Irish geneticist and academic

Kenneth Henry Wolfe is an Irish geneticist and professor of genomic evolution at University College Dublin (UCD), Ireland.

== Education ==
Wolfe was educated at Trinity College Dublin, where he was awarded Bachelor of Arts degree in genetics in 1986 followed by a PhD in 1990 for research investigating synonymous substitution in vascular plants and mammals supervised by Paul M. Sharp.

== Research and career ==
Wolfe's research focuses on comparative genomics, yeast genetics and bioinformatics. Work in his laboratory investigates the evolution of eukaryotic genomes and chromosome organisation. He is best known for his discovery that the genome of the yeast Saccharomyces cerevisiae underwent complete genome duplication about 100 million years ago, an event that is now known to be the result of hybridization between two divergent species.

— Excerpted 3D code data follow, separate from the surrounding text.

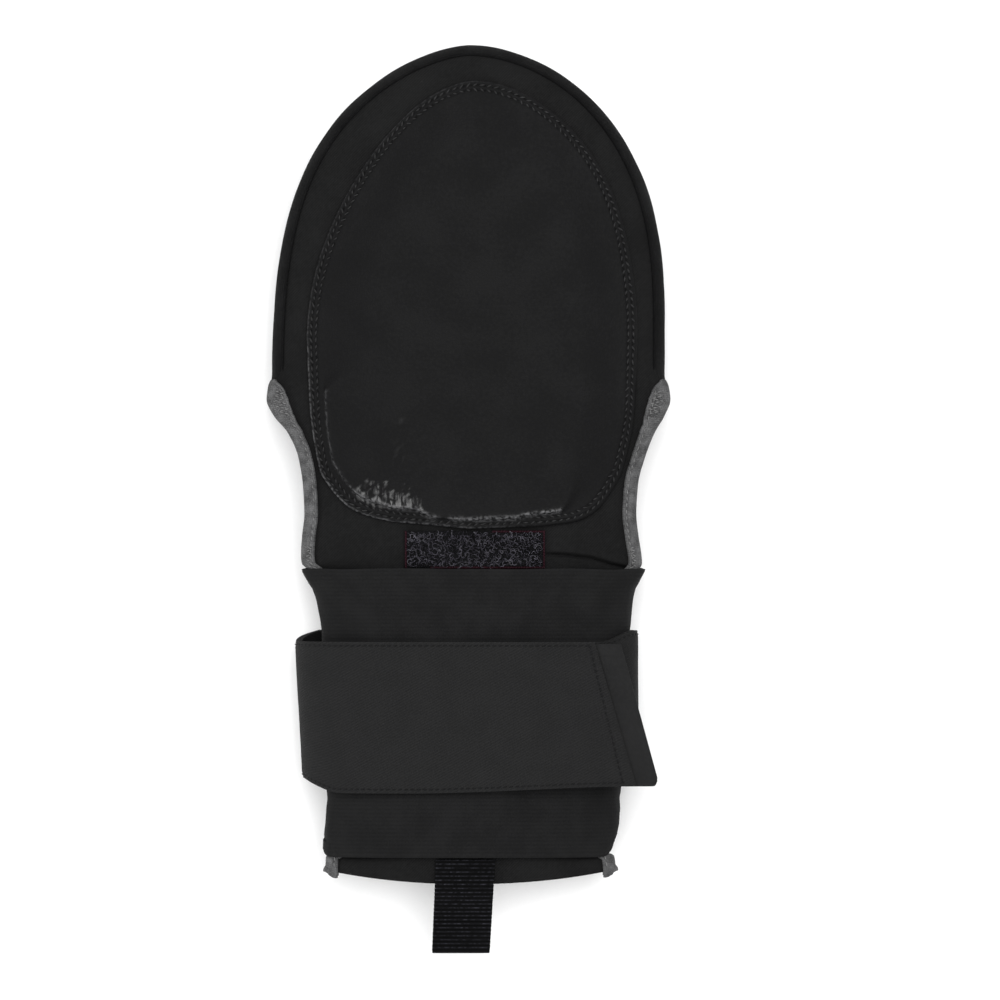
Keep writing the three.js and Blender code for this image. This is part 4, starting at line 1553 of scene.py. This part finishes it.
    def _stitches(self, name: str) -> None:
        """Sews the row along the tape and its two tacks."""
        row = []
        for k in range(self.row_steps + 1):
            y = lerp(self.low_y + 3.5, self.high_y - 3.0, k / self.row_steps)
            inside = self._reach(y) * self.seam_share
            row.append((self._over(y, inside, self.clear - 0.12), Vector((0, 0, self.face.value))))
        seam = Seam(pitch=2.2, length=1.6, radius=0.22)
        places = seam.places(row) + self._tack(self.tack_top) + self._tack(self.tack_bottom)
        add_piece(f"{name}_stitches", join_copies(seam.stitch(), places), Slot.TAPE, GREY_THREAD)

    def build(self, name: str) -> Piece:
        """Builds the tape and its thread.

        Args:
            name: the CAD node that it stands for.

        Returns:
            The tape, a folded sheet.
        """
        shape = sheet_mesh(self.columns, self.rows, self.surface, (14, 185))
        mark_points(shape, "wear_and_glint", self._worn)
        mark_points(shape, "pit", self._spots)
        piece = add_piece(f"{name}_tape", shape, Slot.TAPE, HEATHER, name)
        add_wall(piece, POCKET.tape)
        round_edges(piece, 0.3)
        self._stitches(name)
        return piece


@dataclass
class WristBand:
    """The elastic band round the wrist, with a flared top hem."""

    spokes: int = 300
    lines: int = 104
    mid_z: float = 18.0
    squareness: float = 3.0
    section: tuple[float, float] = (52.0, 15.3)
    section_samples: int = 2000
    wall: float = 1.6
    top_y: float = -24.2
    bottom_y: float = -122.1
    top_seam: float = -30.3
    bottom_seam: float = -117.3
    hem: float = 0.32
    bottom_hem: float = 0.3
    seam_dip: float = 0.18
    pucker: float = 0.22
    squeeze: float = 0.3
    edge_wave: float = 0.5
    lowest: float = 0.3
    corners: tuple[float, float] = (2.4, 4.8)
    rows: tuple[BandRow, ...] = (
        BandRow(-24.6, 56.6, 60, 33.5, 1.3),
        BandRow(-30, 53.8, 57.4, 33.4, 1.9),
        BandRow(-36, 51.8, 56.0, 33.4, 2.5),
        BandRow(-43.5, 50.5, 55.3, 33.4, 2.8),
        BandRow(-60, 49.9, 54.4, 33.4, 2.8),
        BandRow(-100, 48.5, 52.0, 33.4, 2.8),
        BandRow(-116, 49.2, 50.9, 33.4, 2.8),
        BandRow(-122, 49.5, 49.4, 33.4, 2.8),
    )

    def _squared(self, value: float) -> float:
        """A sine or cosine of the section's angle, drawn out towards the corners."""
        return math.copysign(abs(value) ** (2 / self.squareness), value)

    def __post_init__(self) -> None:
        """Spaces the spokes evenly round the section, from the middle of the back."""
        last = self.section_samples
        fine = [math.pi + 2 * math.pi * k / last for k in range(last + 1)]
        wide, tall = self.section
        spots = [Vector((wide * self._squared(math.sin(a)), tall * self._squared(math.cos(a)))) for a in fine]
        runs = [0.0]
        for near, far in zip(spots, spots[1:]):
            runs.append(runs[-1] + (far - near).length)
        self.angles = []
        for spoke in range(self.spokes + 1):
            k = min(bisect.bisect_left(runs, runs[-1] * spoke / self.spokes), last)
            self.angles.append(fine[k] % (2 * math.pi))
        self.angles[-1] = self.angles[0]

    def _relief(self, angle: float, y: float) -> float:
        """Hems, the squeeze under the strap and soft puckers."""
        hem = self.hem * smoothstep(y, -30.4, -29.7) + self.bottom_hem * smoothstep(-y, 117.2, 117.9)
        sewn = self.seam_dip * (bump(y, self.top_seam, 0.5) + bump(y, self.bottom_seam, 0.5))
        free = 1 - smoothstep(y, -104, -96) * (1 - smoothstep(y, -52, -44))
        pucker = self.pucker * ripple(math.cos(angle) * 9, y / 6 + math.sin(angle) * 9, 1.0, 3.3)
        return hem - sewn + free * pucker - self.squeeze * (bump(y, -46.5, 2.5) + bump(y, -102.5, 2))

    def surface(self, u: float, v: float) -> Vector:
        """Point of the band's outer face: round the wrist, and from its bottom edge to its top edge."""
        angle = self.angles[round(u * self.spokes)]
        y = lerp(self.bottom_y, self.top_y, v)
        left, right = column(self.rows, y, "left"), column(self.rows, y, "right")
        sine, cosine = math.sin(angle), math.cos(angle)
        relief = self._relief(angle, y)
        x = (right - left) / 2 + ((right + left) / 2 + relief) * self._squared(sine)
        limit = column(self.rows, y, "top" if cosine > 0 else "bottom") + math.copysign(relief, cosine)
        z = self.mid_z + (limit - self.mid_z) * abs(self._squared(cosine))
        lift = 0.0
        for gap, corner in zip((left + x, right - x), self.corners):
            past = clamp((corner - gap) / corner)
            lift += corner * (1 - math.sqrt(1 - past * past)) * smoothstep(-y, 108, 122)
        wave = self.edge_wave * ripple(sine * 3, cosine * 3, 1.0, 6.6) * smoothstep(y, -34, -25)
        return Vector((x, y + lift + wave, max(z, self.lowest)))

    def build(self) -> Piece:
        """Builds and dresses the band.

        Returns:
            The band, a stretched sheet.
        """
        shape = sheet_mesh(self.spokes, self.lines, self.surface, (300, 98))
        ends = (self.top_y, self.bottom_y + 0.4)
        mark_points(shape, "wear_and_glint", lambda place: 0.5 * sum(bump(place.y, end, 0.8) for end in ends))
        piece = add_piece("wrist_band_elastic", shape, Slot.ELASTIC, ELASTIC, "wrist_band")
        add_wall(piece, self.wall)
        round_edges(piece, 0.6)
        return piece


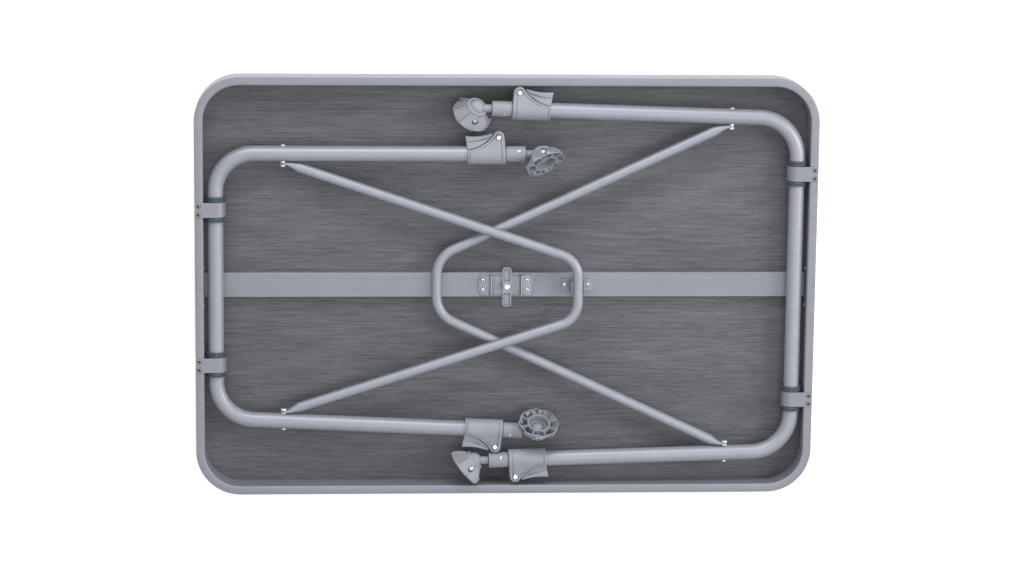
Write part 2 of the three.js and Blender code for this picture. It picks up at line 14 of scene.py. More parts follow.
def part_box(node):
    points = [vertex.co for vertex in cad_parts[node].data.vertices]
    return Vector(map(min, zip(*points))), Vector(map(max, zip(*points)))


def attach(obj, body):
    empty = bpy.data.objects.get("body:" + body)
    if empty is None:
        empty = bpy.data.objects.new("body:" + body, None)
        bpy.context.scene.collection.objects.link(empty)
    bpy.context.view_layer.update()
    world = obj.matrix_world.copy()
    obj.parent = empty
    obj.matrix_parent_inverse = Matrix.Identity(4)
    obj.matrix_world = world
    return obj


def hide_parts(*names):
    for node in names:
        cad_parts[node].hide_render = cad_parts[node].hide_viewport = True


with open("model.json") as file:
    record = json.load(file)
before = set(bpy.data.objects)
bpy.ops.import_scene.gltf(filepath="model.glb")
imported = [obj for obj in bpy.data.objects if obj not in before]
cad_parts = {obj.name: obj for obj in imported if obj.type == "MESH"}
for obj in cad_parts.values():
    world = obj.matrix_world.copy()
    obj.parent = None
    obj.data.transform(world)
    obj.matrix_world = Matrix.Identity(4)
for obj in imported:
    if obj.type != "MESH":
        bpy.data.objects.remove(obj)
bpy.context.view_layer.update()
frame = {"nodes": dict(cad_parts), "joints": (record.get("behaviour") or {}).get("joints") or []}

MM = 0.001
JOINTS = {joint["name"]: joint for joint in frame["joints"]}
LEGS = ("left_rear", "left_front", "right_rear", "right_front")
X_TO_Z = Matrix.Rotation(-math.pi / 2, 4, "Y")

# The table top. The rebate in the rail's foot holds the board: its distance in from the outer edge, and
# its height.
TOP_HALF_X = 500
CORNER_RADIUS = 72
RAIL_WIDTH = 14
RAIL_HEIGHT = 49
RAIL_OUTER_ROUND = 1.3
RAIL_INNER_ROUND = 2.4
RAIL_FOOT_CHAMFER = 0.4
REBATE = (7.7, 5.8)
SEAM_GAP = 0.3

# Tubes and braces. A brace's two corners are given by their Y, and its bar between them by its X and Z.
TUBE_RADIUS = 12.5
BRACE_RADIUS = 8
BEND_RADIUS = {"left": 62, "right": 65}
BRACE_BEND = {"left": 38, "right": 46}
BRACE_CORNERS = {"left": (45, -51.6), "right": (47, -47)}
BRACE_BAR = {"left": (114.7, 49.2), "right": (-112.5, 27.2)}

# Distances along a leg from the cross tube's axis.
BRACE_BOLT = 108
LOWER_LEG_START = 193.5
CLAMP_START = 401.5
PIN_ALONG = 451.5
TUBE_END = 454.5
CLAMP_END = 462.5
PLUG_START = 463
PLUG_END = 494.5
BALL_ALONG = 519

# The clamp's pin, from the leg's axis.
PIN_OFFSET = 27.5

# The direction from each foot's ball to the ground that it would stand on.
FOOT_FACES = {
    "left_rear": (0.39, -0.74, 0.55),
    "left_front": (0.09, 0.84, 0.53),
    "right_rear": (-0.37, -0.65, -0.66),
    "right_front": (-0.76, -0.65, -0.1),
}

# Each plug's rivet: its share of the plug's length, and its turn towards the rear from the top in degrees.
PLUG_RIVETS = {
    "left_rear": (0.66, 26),
    "left_front": (0.37, -30),
    "right_rear": (0.36, -47),
    "right_front": (0.38, 25),
}

# The side of each foot that the head of its screw is on.
SCREW_SIDE = {"left_rear": 1, "left_front": -1, "right_rear": -1, "right_front": -1}


# --- Camera, light and floor ---

# A long lens almost straight above the table.
CAMERA_PLACE = (-0.3190, 0.9190, 4.9723)
CAMERA_RIGHT = (0.99788, 0.01071, 0.06424)
CAMERA_UP = (0.00126, 0.98304, -0.18340)
CAMERA_LENS = 109.69
CAMERA_SENSOR = 36
CAMERA_REACH = 50

SKY_STRENGTH = 0.75
FLOOR_HALF = 12
FLOOR_LEVEL = -0.002

# Each soft box: its place, its size and its power.
SOFT_BOXES = {
    "rear": ((-0.3, 2.9, 1.9), (2.8, 0.7), 60),
    "side": ((2.8, 0.5, 2.1), (0.8, 1.8), 55),
    "top": ((0.3, 0.0, 3.6), (2.6, 1.8), 18),
}


def add_object(name, data):
    """A new object in the scene."""
    obj = bpy.data.objects.new(name, data)
    bpy.context.scene.collection.objects.link(obj)
    return obj


def make_camera():
    right, up = Vector(CAMERA_RIGHT), Vector(CAMERA_UP)
    rotation = Matrix((right, up, right.cross(up))).transposed().to_4x4()
    data = bpy.data.cameras.new("camera")
    data.sensor_width = CAMERA_SENSOR
    data.lens = CAMERA_LENS
    data.clip_end = CAMERA_REACH
    camera = add_object("camera", data)
    camera.matrix_world = Matrix.Translation(CAMERA_PLACE) @ rotation
    bpy.context.scene.camera = camera


def soft_box(name, place, size, power):
    """A lamp that shines at the middle of the table."""
    data = bpy.data.lights.new(name, "AREA")
    data.shape = "RECTANGLE"
    data.size, data.size_y = size
    data.energy = power
    light = add_object(name, data)
    light.location = place
    light.rotation_euler = (-Vector(place)).to_track_quat("-Z", "Y").to_euler()


def make_stage():
    """A white floor and sky, with soft boxes above."""
    world = bpy.data.worlds.new("studio")
    world.use_nodes = True
    background = world.node_tree.nodes["Background"]
    background.inputs["Color"].default_value = (1, 1, 1, 1)
    background.inputs["Strength"].default_value = SKY_STRENGTH
    bpy.context.scene.world = world
    bpy.context.scene.view_settings.view_transform = "Standard"

    mesh = bpy.data.meshes.new("floor")
    signs = ((-1, -1), (1, -1), (1, 1), (-1, 1))
    corners = [(FLOOR_HALF * x, FLOOR_HALF * y, FLOOR_LEVEL) for x, y in signs]
    mesh.from_pydata(corners, [], [(0, 1, 2, 3)])
    floor = add_object("floor", mesh)
    material = bpy.data.materials.new("floor")
    material.use_nodes = True
    shader = material.node_tree.nodes["Principled BSDF"]
    shader.inputs["Base Color"].default_value = (0.93, 0.93, 0.93, 1)
    shader.inputs["Roughness"].default_value = 0.9
    shader.inputs["Emission Color"].default_value = (1, 1, 1, 1)
    shader.inputs["Emission Strength"].default_value = 0.35
    mesh.materials.append(material)

    for name, (place, size, power) in SOFT_BOXES.items():
        soft_box(name, place, size, power)


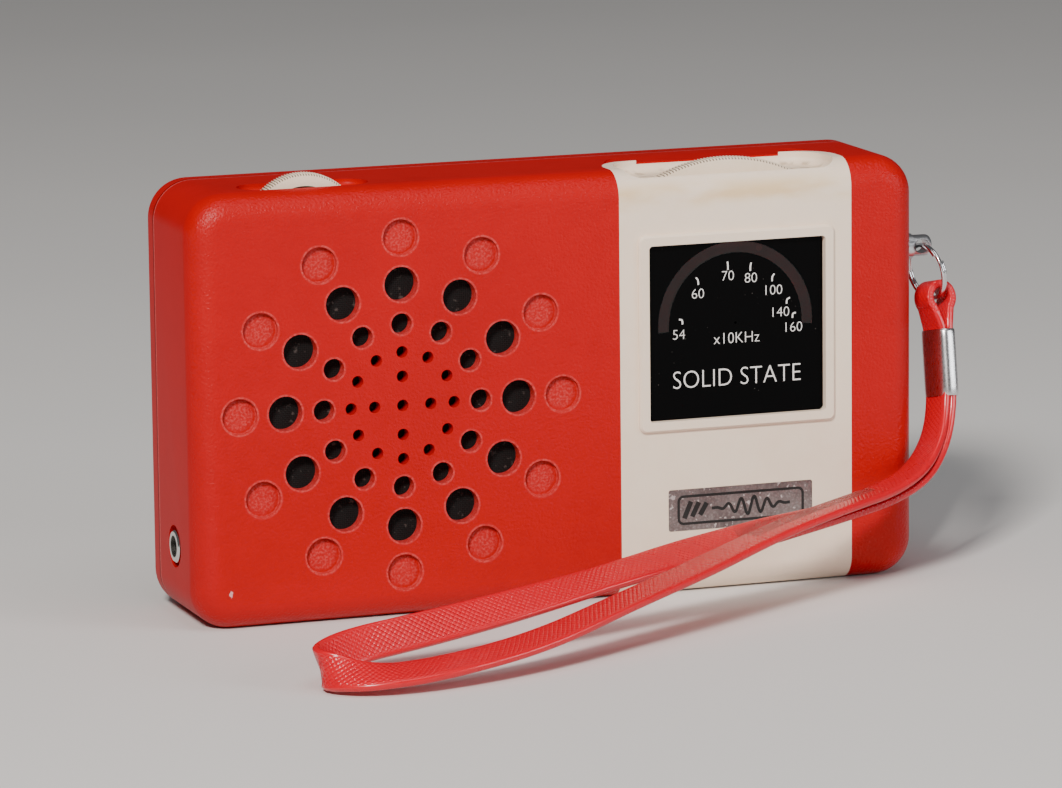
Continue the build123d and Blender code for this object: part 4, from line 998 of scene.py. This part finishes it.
def sweep_points(path: np.ndarray, wide: np.ndarray, section: np.ndarray) -> np.ndarray:
    """Carry an outline along a path.

    Each row is a path point plus the outline's two coordinates along the width direction and
    along the tangent crossed with the width direction.

    Args:
        path: Points by three.
        wide: The width direction at each point.
        section: The outline, points by two, or one outline for each path point.

    Returns:
        Rows by columns by three.
    """
    tangent = unit(np.gradient(path, axis=0))
    wide = unit(wide - tangent * np.sum(wide * tangent, axis=-1, keepdims=True))
    thin = np.cross(tangent, wide)
    outline = np.broadcast_to(section, (len(path), *section.shape[-2:]))
    return (path[:, None, :] + outline[..., 0:1] * wide[:, None, :] + outline[..., 1:2] * thin[:, None, :])


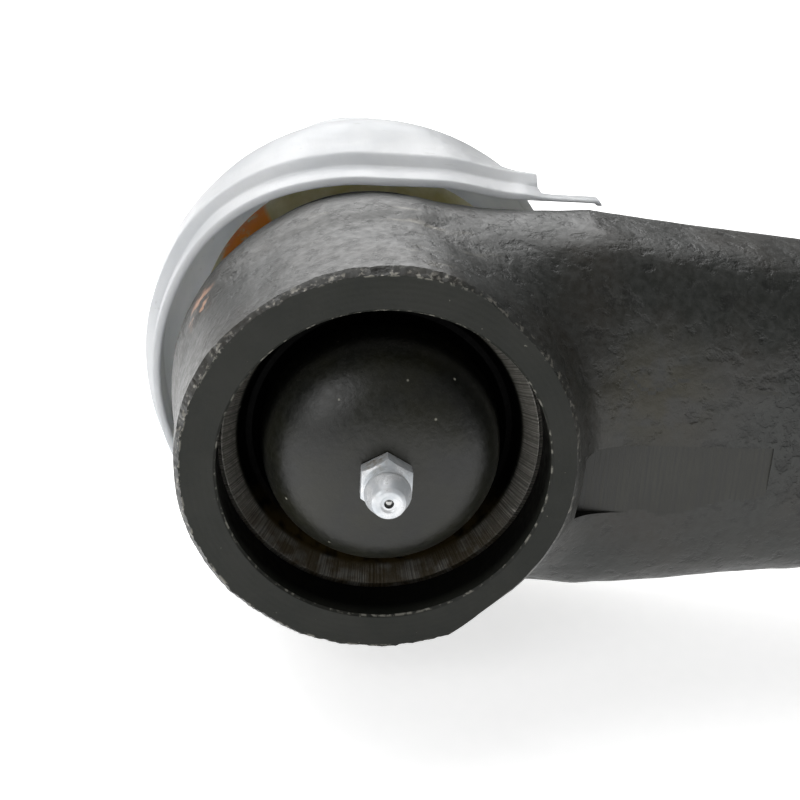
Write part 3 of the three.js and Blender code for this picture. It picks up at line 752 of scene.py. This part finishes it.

This finding reshaped our understanding both of yeast biology, and of mechanisms of genome evolution in eukaryotes. His subsequent discoveries of similar ancient genome duplications (paleopolyploidy) during human evolution, and in almost all families of flowering plants, led to the realisation that whole-genome duplication is widespread. His group also studies the origin and evolution of mating systems in yeasts, and the process of mating-type switching in which one cell type can change into another by moving or replacing a section of chromosome.

Wolfe was a postdoctoral researcher with Jeffrey D. Palmer at Indiana University Bloomington before returning to Ireland in 1992 to establish his research group in the genetics department of Trinity College Dublin, where he remained for over 20 years. In 2013, he moved to University College Dublin's UCD School of Medicine and Conway Institute. As of 2017 his most highly cited peer reviewed papers have been published in leading scientific journals including Nature, PNAS, The Plant Cell, Genome Research and Nature Reviews Genetics.

Former doctoral students from the Wolfe lab include Mario A. Fares, Aoife McLysaght, Kevin P. Byrne, Estelle Proux-Wéra and Cathal Seoighe.

=== Awards and honours ===
Wolfe was elected a Fellow of the Royal Society (FRS) in 2017, a member of the Royal Irish Academy (MRIA) in 2000 and a member of the European Molecular Biology Organization (EMBO) in 2010. In 2011 he served as president of the Society for Molecular Biology and Evolution (smbe.org).